It's rare that a good idea is so complex or has so many semantically
different implementations. I do wonder whether all this complexity
should be replaced by something simpler.

My current scheme is simpler but it doesn't necessarily have
substitutability which is something I gather you believe to be
important, even from your interesting question, above.


--
James Harris

Dmitry A. Kazakov

unread,
Aug 30, 2021, 5:13:12 PMAug 30
to
By the type, of course. It is pretty straightforward. Consider

Surface Shape
/ \ / \
PDF SVG Ellipse Rectangle

Draw | PDF | SVG |
----------+-----+-----+
Ellipse | ptr | ptr |
----------+-----+-----+
Rectangle | ptr | ptr |
----------+-----+-----+

> When you talk about a tag do you mean something that might, if it cannot
> be optimised any better, result in a series of three or even more
> lookups executed at run time before the required method is found?

Yes. You need some unique type identifier, short enough to fit in a
register.

>> Another issue to consider is whether tables are contiguous. Consider
>> the following scenario:
>>
>> The type A is declared in the shared library libA. So you can put the
>> dispatching table there? Not so fast. Let there be the library libB,
>> that derives some B from A. That must change the dispatching tables
>> for A upon loading of libB. When unloading libB you must roll the
>> changes back.
>
> It's rare that a good idea is so complex or has so many semantically
> different implementations. I do wonder whether all this complexity
> should be replaced by something simpler.

It is a very complex issue. E.g. consider requirements:

1. All slots in a dispatching table are always defined, i.e. dispatch
never fail at run-time.

1.1. That would require the user to override slots the language cannot
safely inherit from the parent type, e.g. mixed type operations.

1.2. The problem with modules. Let the module X derive HTML from Surface
and the module Y derive Sector from Shape. If neither of the modules
uses/knows another, where to define Draw (HTML, Sector)?

There must be some solution for where to place methods. BTW, C++ model
when methods are put into classes is clearly inconsistent with multiple
dispatch. Where to place Draw?

2. No object of a type may exist after the type ceases to exist.

3. Dispatch never happens on partially constructed/destructed objects.
Consider:

A
|
B

In the constructor of B is called after A is constructed.

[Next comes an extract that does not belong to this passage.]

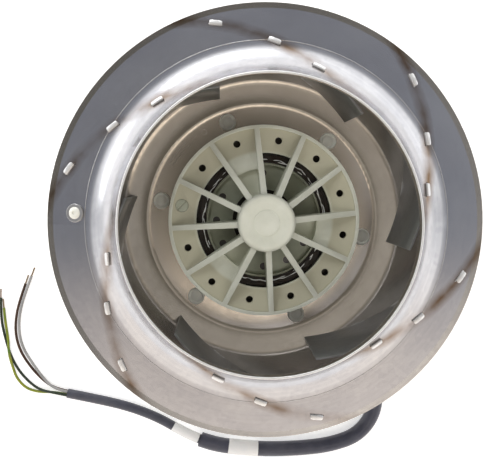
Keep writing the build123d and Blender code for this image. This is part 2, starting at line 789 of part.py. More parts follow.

Now what
happens if you dispatch to Foo from the constructor of A and Foo is
overridden by B?

C++ "resolves" that by refusing to dispatch. It will call A::Foo instead
of B::Foo.

That is no solution because programmers do need dispatching
constructors/destructors. A possible solution would be to have
constructors/destructors of class-wide objects where you could safely
dispatch from.

4. Allowing or not to re-dispatch. I.e. if you dispatch on Foo, can you
dispatch again on the same argument inside Foo? This is how C++ works
and this is greatly inefficient and also inconsistent with the types.

> My current scheme is simpler but it doesn't necessarily have
> substitutability which is something I gather you believe to be
> important, even from your interesting question, above.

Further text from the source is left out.